The British Isles had a close relationship with Europe for millennia. British societies were conquered and ruled by many different European groups, the most influential being those from Northern Europe: Germany, Scandanavia, Norway, Netherlands, etc. Also, the influence went the other way for at times British rulers held control or kingship over European territories. The English language is of German origins. The English in general are as German as they are Celtic. Even the later Normans who had a massive influence were originally Germans. albeit Germans with more of a Roman social and political structure. All of Europe, like all of the British Isles, were influenced by the competing interests of Germania and the Roman Empire, the two cultures forming various amalgamations.

The reason Germany had such outsized influence on the British Isles was because both areas were never fully conquered by the Romans. With the fall of the Roman Empire and the concomitant Mongol invasion, German tribes were forced South and West. Also, with the European wars, later Germans were forced to migrate in great numbers to the New World. From the beginning of the Pennsylvania colony, Germans were the majority there, not Scots-Irish. Germans are the largest ethnicity in the United States, beyond just the region of the former Quaker colony. The Union would have lost the Civil War without the massive German immigration, partly because many of these immigrants were seasoned revolutionaries who had stronger idealism of democracy than any other immigrant population. Along with radicalism, they also brought with them their Protestantism, work ethnic, highly skilled labor, and high levels of education.

The entire area influenced by the German migration included the Midwest and then down into Northern Texas. This is why the only socialist run city was in the Midwest and why socialism was even found in Texas in the 19th century. But many Americans don’t know what socialism is for these German immigrants were simultaneously mistrusting of big government because of the oppressive governments they escaped in Europe. So, the socialism they developed was more in the libertarian tradition of local democracy and self-rule. The reason Germans mostly settled in the Quaker colony was because it was one of the least oppressive colonies at the time.

By the way, socialism wasn’t a foreign concept to the British isles or no more foreign than the rest of Enlightenment thinking. The Welsh businessman Robert Owens built a socialist community in Southern Indiana during the early 19th century. Owens and his sons became some of the most influential politicians in their day. This isn’t surprising as radical leftism began to make it’s mark in London going back to before Thomas Paine which is what caused Paine to bring that English radical tradition to America, thus being a major force that inspired revolution and offered forth a vision alternative to colonial empire.

Germans were also known for their Enlightenment thinking which related to their revolutionary and radical idealism. One of the Germanic countries that influenced England greatly also influenced America greatly: Netherlands. Locke sought refuge in Netherlands when the English government sought to censor and imprison him. The Netherlands published more books than anywhere else in the world at that time. Spinoza, the founder of the radical Enlightenment, lived in Netherlands. The Dutch founded the New Netherlands colony which, even after being taken over by the British maintained its founding culture and politics which is what makes New York City unique to this day.

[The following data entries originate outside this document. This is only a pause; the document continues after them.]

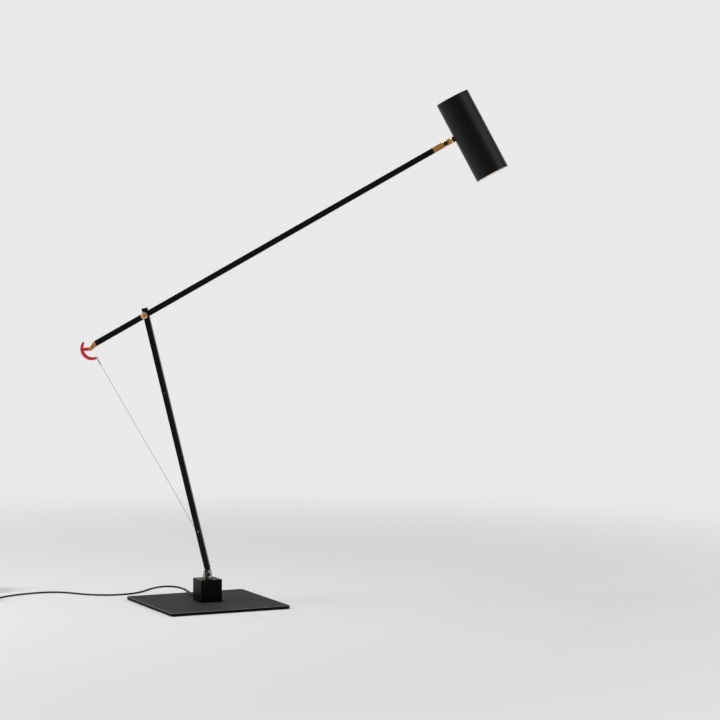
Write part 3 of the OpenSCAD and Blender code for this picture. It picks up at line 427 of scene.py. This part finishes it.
def coilLine():
    # the wound part of the cord, layer on layer, and its way down to the supply
    middleX, middleY = coil["middle"]
    halfTurn = coil["perTurn"] // 2
    layerRings = coil["perTurn"] * coil["turns"]
    rings = coil["layers"] * layerRings + (coil["layers"] - 1) * halfTurn
    line = []
    for k in range(1, rings * coil["finer"] + 1):
        i = k / coil["finer"]
        layer = int(i // (layerRings + halfTurn))
        past = i - layer * (layerRings + halfTurn)
        step = min(past, layerRings) / coil["perTurn"]
        radius = coil["outRadius"] - coil["pitch"] * (step if layer % 2 == 0 else coil["turns"] - step)
        angle = -math.tau * i / coil["perTurn"]
        height = coil["rest"] + coil["step"] * (layer + ease((past - layerRings) / halfTurn))
        line.append(Vector((middleX + radius * math.cos(angle), middleY + radius * math.sin(angle), height)))
    top = coil["rest"] + (coil["layers"] - 1) * coil["step"]
    for k in range(1, coil["rampSteps"] + 1):
        share = k / coil["rampSteps"]
        height = top + (coil["rest"] - top) * ease(share)
        line.append(Vector((middleX - coil["outRadius"], middleY + coil["ramp"] * share, height)))
    return line + [Vector(end) for end in coil["end"]]


baseTurned = Matrix.Rotation(math.radians(stance["base"]), 3, "Z")
exitAt = baseTurned @ Vector(cordLine["exit"])
exitEnd = exitAt + baseTurned @ Vector((0, 1, 0)) * cordLine["stub"]
handPoints = [exitAt, exitEnd] + [Vector(point) for point in cordLine["points"]]
route = [point * 0.001 for point in smoothLine(handPoints, cordLine["between"]) + coilLine()]
cordLength = sum((b - a).length for a, b in zip(route, route[1:]))
cordCurve = bpy.data.curves.new("blackCord", "CURVE")
cordCurve.dimensions = "3D"
cordCurve.bevel_depth = cordLine["diameter"] / 2
cordCurve.bevel_resolution = 2
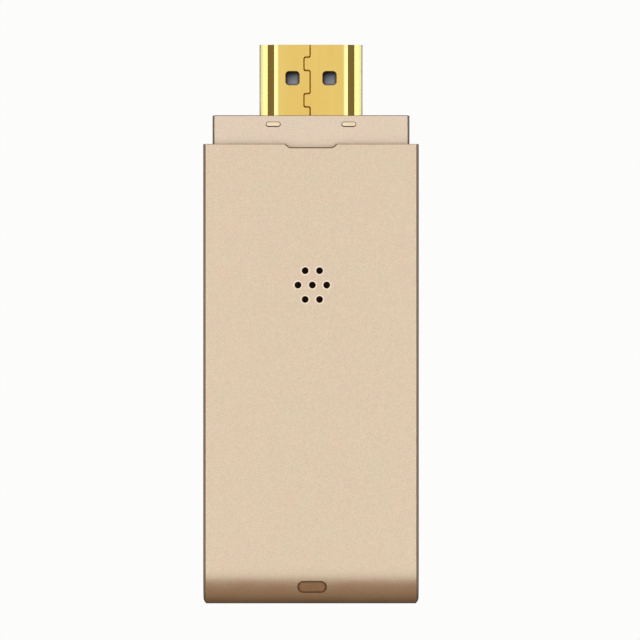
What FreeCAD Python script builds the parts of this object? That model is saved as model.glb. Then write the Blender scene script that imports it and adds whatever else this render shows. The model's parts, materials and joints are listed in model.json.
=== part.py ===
import FreeCAD, Part

# Wireless display adapter: a small casing with a video plug at one end.
# It lies on its plain face. Z points up through the vented face, Y points out of the plug,
# X runs across. The origin is on the resting face, under the middle of the whole length.

import math
import os
from types import SimpleNamespace

import Sketcher

# Driving sizes in millimetres, and counts.
DRIVING_SIZES = {
    # Casing
    "body_width": 29.1,
    "body_length": 62.1,
    "body_height": 10.5,
    "wall": 1.2,
    "corner_radius": 0.8,
    "rim_radius": 0.1,
    "lip_height": 0.8,
    "lip_thickness": 0.55,
    "lip_gap": 0.06,
    "lip_setback": 0.6,
    "bead_length": 5.0,
    "bead_spacing": 18.0,
    "bead_depth": 0.2,
    "bead_height": 0.3,
    "notch_width": 7.06,
    "notch_depth": 0.45,
    "vent_diameter": 0.9,
    "vent_pitch": 1.94,
    "vent_distance": 19.04,
    "vent_shift": 0.18,
    "mesh_side": 8.0,
    "mesh_gauge": 0.12,
    # Nose collar
    "nose_gap": 0.05,
    "nose_reach": 3.9,
    "nose_seat": 4.0,
    "nose_wall": 0.9,
    "nose_front": 0.7,
    "nose_corner": 0.35,
    "rib_width": 18.0,
    "rib_height": 0.4,
    "rib_length": 0.8,
    "rib_distance": 2.0,
    "rib_gap": 0.1,
    # Cradles that hold the plug, and their pads in the collar's windows
    "cradle_gap": 0.05,
    "pad_length": 1.92,
    "pad_width": 0.6,
    "pad_spacing": 10.22,
    "pad_inset": 1.235,
    "pad_gap": 0.07,
    "pad_recess": 0.08,
    # Video plug
    "plug_reach": 9.55,
    "plug_tail": 0.55,
    "plug_width": 13.9,
    "plug_height": 4.45,
    "plug_side": 2.9,
    "plug_step_width": 11.7,
    "plug_step_height": 3.25,
    "plug_flat_width": 9.78,
    "plug_gauge": 0.3,
    "plug_bend": 0.45,
    "plug_crown_bend": 1.1,
    "plug_shoulder_bend": 0.2,
    "latch_hole": 1.9,
    "latch_corner": 0.5,
    "latch_spacing": 5.0,
    "latch_distance": 4.52,
    "latch_pocket_margin": 0.2,
    "latch_pocket_depth": 0.45,
    "seam_gap": 0.1,
    "seam_shift": 0.12,
    "seam_corner": 0.25,
    "tongue_start": 1.68,
    "tongue_length": 1.8,
    "tongue_reach": 0.83,
    "tongue_pitch": 4.93,
    "plug_fit": 0.08,
    "insulator_inset": 0.5,
    "mating_slot_width": 10.4,
    "mating_slot_depth": 8.4,
    "contact_pitch": 1.0,
    "contact_width": 0.35,
    "contact_gauge": 0.2,
    "contact_inset": 1.2,
    "contact_jog": 0.5,
    "contact_foot": 1.4,
    "contact_fit": 0.03,
    "upper_contacts": 10,
    # Main board and its screws
    "board_thickness": 1.0,
    "board_gap": 0.45,
    "tab_width": 16.0,
    "tab_gap": 0.25,
    "tab_clearance": 0.6,
    "post_radius": 1.6,
    "screw_inset": 2.1,
    "screw_front": 8.0,
    "screw_rear": 21.5,
    "shank_radius": 0.6,
    "shank_length": 3.4,
    "screw_gap": 0.08,
    "head_radius": 1.1,
    "head_height": 0.6,
    "recess_width": 0.25,
    "recess_depth": 0.3,
    # Processor, its cooling, and the parts around it
    "processor_side": 13.0,
    "processor_height": 1.2,
    "thermal_thickness": 0.5,
    "sink_width": 19.0,
    "sink_length": 20.0,
    "sink_base": 0.8,
    "fin_clearance": 0.25,
    "fin_thickness": 0.8,
    "fin_count": 9,
    "memory_width": 9.0,
    "memory_length": 13.0,
    "memory_height": 1.0,
    "chip_gap": 0.4,
    "inductor_side": 3.0,
    "inductor_height": 1.6,
    "column_pitch": 4.0,
    "regulator_width": 2.9,
    "regulator_length": 1.6,
    "regulator_height": 1.1,
    "bulk_width": 1.8,
    "bulk_length": 3.0,
    "bulk_height": 1.5,
    "flash_width": 6.0,
    "flash_length": 4.0,
    "flash_height": 0.8,
    "crystal_width": 3.2,
    "crystal_length": 2.5,
    "crystal_height": 0.7,
    "ceramic_width": 0.5,
    "ceramic_length": 1.0,
    "ceramic_height": 0.5,
    "ceramic_pitch": 2.0,
    "ceramic_count": 6,
    "resistor_pitch": 1.5,
    "resistor_count": 7,
    "resistor_height": 0.35,
    "surge_width": 2.5,
    "surge_length": 1.0,
    "surge_height": 0.6,
    "surge_spacing": 5.0,
    # Radio module and antenna, placed from the curved end
    "radio_side": 12.0,
    "radio_thickness": 0.8,
    "radio_distance": 11.9,
    "radio_inset": 0.3,
    "can_margin": 0.8,
    "can_height": 1.5,
    "can_gauge": 0.2,
    "radio_chip_side": 5.5,
    "radio_chip_height": 0.8,
    "antenna_width": 5.0,
    "antenna_length": 2.0,
    "antenna_height": 1.0,
    "antenna_inset": 1.4,
    # Power socket in the side wall
    "socket_distance": 14.1,
    "socket_width": 7.5,
    "socket_narrow": 5.8,
    "socket_height": 2.45,
    "socket_slope": 0.9,
    "socket_depth": 5.0,
    "socket_gauge": 0.3,
    "socket_window_gap": 0.3,
    "socket_tongue_width": 3.7,
    "socket_tongue_thickness": 0.6,
    "socket_tongue_setback": 0.9,
    "socket_tongue_drop": 0.55,
    "socket_block": 1.3,
    "socket_fit": 0.04,
    "socket_contact_pitch": 0.65,
    "socket_contact_width": 0.3,
    "socket_contact_gauge": 0.12,
    "socket_contacts": 5,
    # Mode button in the curved end, and the switch under it
    "button_shift": 0.15,
    "button_length": 3.82,
    "button_width": 1.43,
    "button_distance": 2.31,
    "button_recess": 0.25,
    "button_slope": 0.6,
    "button_gap": 0.08,
    "button_rest_gap": 0.12,
    "flange_margin": 0.6,
    "flange_gap": 0.15,
    "flange_setback": 0.3,
    "flange_reach": 2.3,
    "switch_distance": 3.9,
    "switch_width": 4.2,
    "switch_length": 3.0,
    "switch_height": 1.1,
    "switch_floor": 0.3,
    "switch_wall": 0.35,
    "dome_radius": 1.1,
    "dome_height": 0.3,
    "dome_gauge": 0.08,
    "plunger_radius": 0.7,
    "plunger_shoulder": 0.35,
    "plunger_fit": 0.06,
    "plunger_reach": 0.5,
    "frame_thickness": 0.15,
    "terminal_width": 0.6,
    "terminal_reach": 0.5,
    "terminal_gauge": 0.15,
}

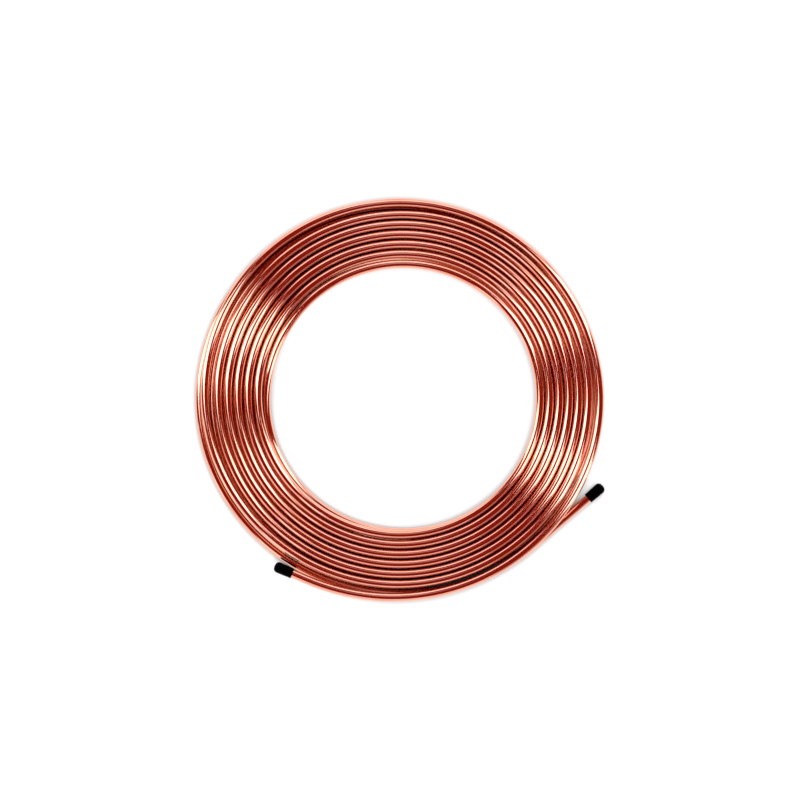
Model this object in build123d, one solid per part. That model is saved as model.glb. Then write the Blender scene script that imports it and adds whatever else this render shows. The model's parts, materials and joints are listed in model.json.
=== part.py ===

Also, you have to consider the French and Spanish. Modern Britain would be entirely different without the French Normans. The French Empire later had much influence on Canada, parts of Northeastern US, and Louisiana. The early explorer Champlain helped establish one of the most democratic visions ever brought to North America. The Quakers inherited the good relations with Native Americans that Champlain had helped to develop in the Ohio Valley. The Spanish Empire took over Louisiana along with the rest of their territory throughout the South such as Florida over to Texas, the Southwest and California. After the Spanish Empire receded, Mexico controlled much of the former imperial territory. Spanish and French demographics and culture were well established in these areas long before and long after the US took possession. One significant factor is that states like Louisiana and Texas have the remnants of the civil law tradition written into their constitutions and legal system.

The Catholic Church had it’s influence, but the early radical influences in America preceded any large immigration of Catholics to the Eastern seaboard. There are many other possible influences that might have undermined the common law tradition, besides of course the Norman influence. The Deep South plantation owners were the sons of Barbados plantation owners. They came to America looking for land to start their own plantations. Barbados was known as the most violent slave colony in the entire Western world and this was imported to South Carolina and then throughout the rest of the Deep South.

I don’t have any ultimate conclusion. I’m just suggesting that it is complicated.